Lord Skidelsky explained Keynes’s basic argument that once capitalism had got itself into a slump there was no automatic mechanism to bring about a recovery; on the contrary, without government intervention to sustain and increase spending, the economy would tend towards an equilibrium position well below full employment. At the start of the 1930’s slump Hayek had advocated “liquidate everything” – let failing businesses and banks go under – but, Skidelsky said, you can’t cut your way out of a slump.

Jamie White, who is rather more than a Hayekian (more an anarcho-capitalist), said that Hayek was right to have advocated liquidation as the way out of a slump; the businesses that survived would be more efficient and their investments would lead the recovery. To the applause of the claque of Hayekians in the audience, he said that Roosevelt’s spending policies had only prolonged the depression of the 1930s. You can’t spend your way out of a slump, he said, as had been shown in the 1970s and was being demonstrated again now.

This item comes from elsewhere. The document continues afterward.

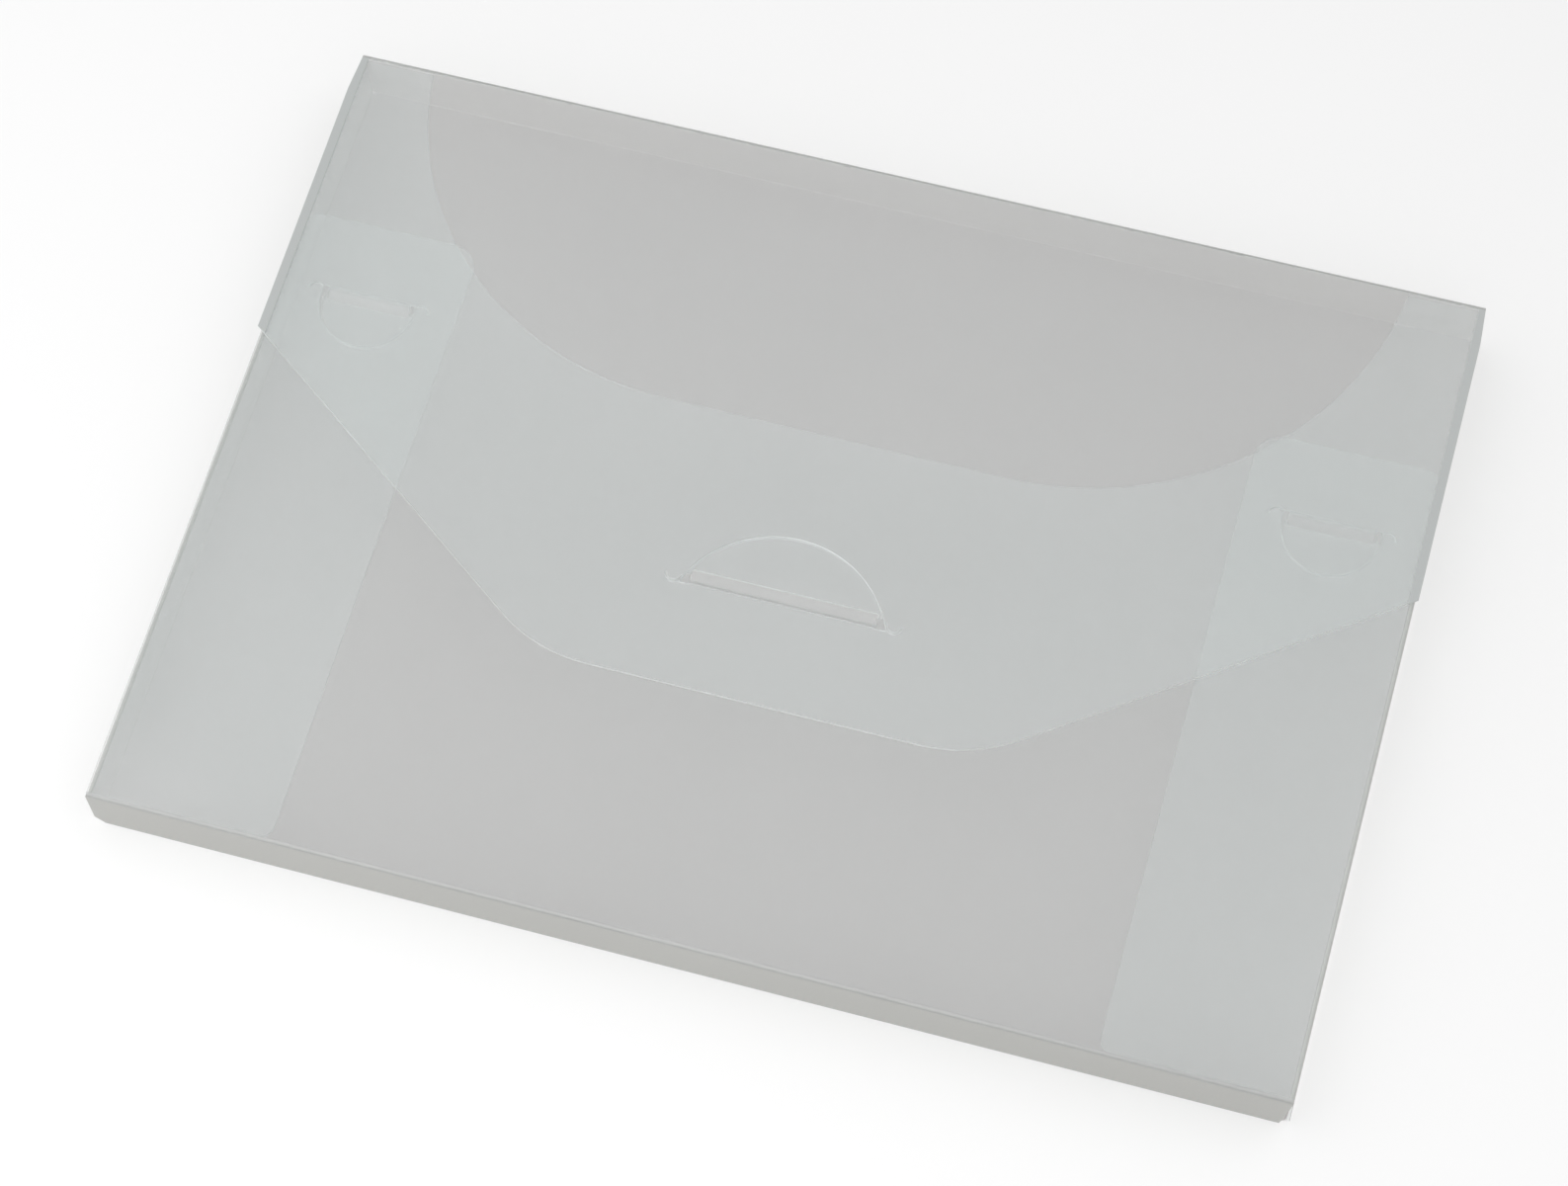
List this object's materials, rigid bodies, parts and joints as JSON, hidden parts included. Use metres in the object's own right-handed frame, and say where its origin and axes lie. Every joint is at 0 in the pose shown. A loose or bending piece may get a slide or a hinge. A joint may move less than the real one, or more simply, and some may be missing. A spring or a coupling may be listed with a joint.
{
  "type": "portfolio case",
  "caption": "Flat frosted plastic carry case folded from one sheet, with a trapezoid closure flap held by a half-moon tuck lock over a front panel with a wide round cut-out.",
  "frame": {"origin": "centre of the back panel's outer face, on which the case lies", "axes": "+X across the width, +Y from the bottom wall to the closure fold, +Z from the back to the closure flap"},
  "size_m": [0.3316, 0.24, 0.0211],
  "materials": {
    "sheet": "frosted translucent sheet, fine sand grain",
    "flap": "frosted translucent sheet, fine sand grain",
    "side_flap": "frosted translucent sheet, fine sand grain",
    "tongue": "frosted translucent sheet, fine sand grain, bright cut edge",
    "crease": "scored and folded line, lightly stress-whitened"
  },
  "bodies": {
    "tray": {"back_panel": "sheet", "bottom_wall": "sheet", "front_panel": "sheet", "left_side_wall": "sheet", "right_side_wall": "sheet", "left_side_flap": "side_flap", "right_side_flap": "side_flap", "back_bottom_crease": "crease", "front_bottom_crease": "crease", "back_left_crease": "crease", "back_right_crease": "crease", "left_flap_crease": "crease", "right_flap_crease": "crease", "back_top_crease": "crease", "closure_tongue_crease": "crease", "left_lock_crease": "crease", "right_lock_crease": "crease"},
    "top_wall": {"top_wall": "sheet", "closure_crease": "crease"},
    "closure_flap": {"closure_flap": "flap"},
    "closure_tongue": {"closure_tongue": "tongue"},
    "left_lock": {"left_lock_tongue": "tongue"},
    "right_lock": {"right_lock_tongue": "tongue"}
  },
  "joints": [
    {"name": "top_wall_fold", "type": "hinge", "parent": "tray", "child": "top_wall", "pos_m": [0, 0.1196, 0.0004], "axis": [-1, 0, 0], "range_deg": [0, 90]},
    {"name": "closure_fold", "type": "hinge", "parent": "top_wall", "child": "closure_flap", "pos_m": [0, 0.1196, 0.0196], "axis": [-1, 0, 0], "range_deg": [0, 90]},
    {"name": "closure_tongue_flex", "type": "hinge", "parent": "tray", "child": "closure_tongue", "pos_m": [0, -0.0175, 0.0185], "axis": [1, 0, 0], "range_deg": [0, 50], "stiffness_Nm_per_rad": 0.01},
    {"name": "left_lock_flex", "type": "hinge", "parent": "tray", "child": "left_lock", "pos_m": [-0.1385, 0.0443, 0.0185], "axis": [1, 0, 0], "range_deg": [0, 50], "stiffness_Nm_per_rad": 0.01},
    {"name": "right_lock_flex", "type": "hinge", "parent": "tray", "child": "right_lock", "pos_m": [0.1385, 0.0443, 0.0185], "axis": [1, 0, 0], "range_deg": [0, 50], "stiffness_Nm_per_rad": 0.01}
  ]
}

The American business professor said that Keynes had had no theory as to why capitalism got into a slump in the first place. Hayek had; it was that government monetary policy promoting cheap credit encouraged an artificial boom which led businesses to invest in activities that were not sustainable and which would sooner or later collapse. This had happened in the 1920s and was the cause of the present slump when “over-investment” in housing and finance collapsed. Once this situation had been reached the only way out was to let liquidation take its course. There was no painless exit from a slump caused by an unsustainable boom bursting. The only way to avoid a slump was to avoid the preceding boom by not allowing the government to pursue a lax monetary policy. And the way to do this was to abolish central banking and let the market determine interest rates and bank loans.

It is true that Keynes had no truly coherent theory as to why capitalism got into slumps from time to time. On the other hand, the purely monetary explanation offered by Hayek is inadequate. Slumps are indeed caused by “over-investment” leading to overproduction but this comes about through the anarchic pursuit of profits that is part of capitalism. When a boom is underway the market is expanding; competing businesses assume that they will benefit from this and plan to expand their production; in the end production expands more than the market, resulting in overproduction, a financial crisis and then a slump.

When it comes to how to get out of a slump, the Hayekians have a point. Inefficient businesses have to be eliminated. Marx made the same point but from a different position, seeing slumps as part of a boom/slump cycle that was built-in to capitalism, as periods during which, precisely, unprofitable businesses were eliminated as a condition for capital accumulation to resume.

Unlike both the Hayekians (who say slumps can be avoided by governments adopting a laissez-faire monetary policy) and the Keynesian (who say that appropriate state intervention can end the boom/slump cycle), Marx held that there was no formula for steady growth without booms and slumps. For him these were endemic to capitalism, being in fact its “law of motion”.  They will keep on recurring as long as capitalism does and there is nothing governments could do to stop this.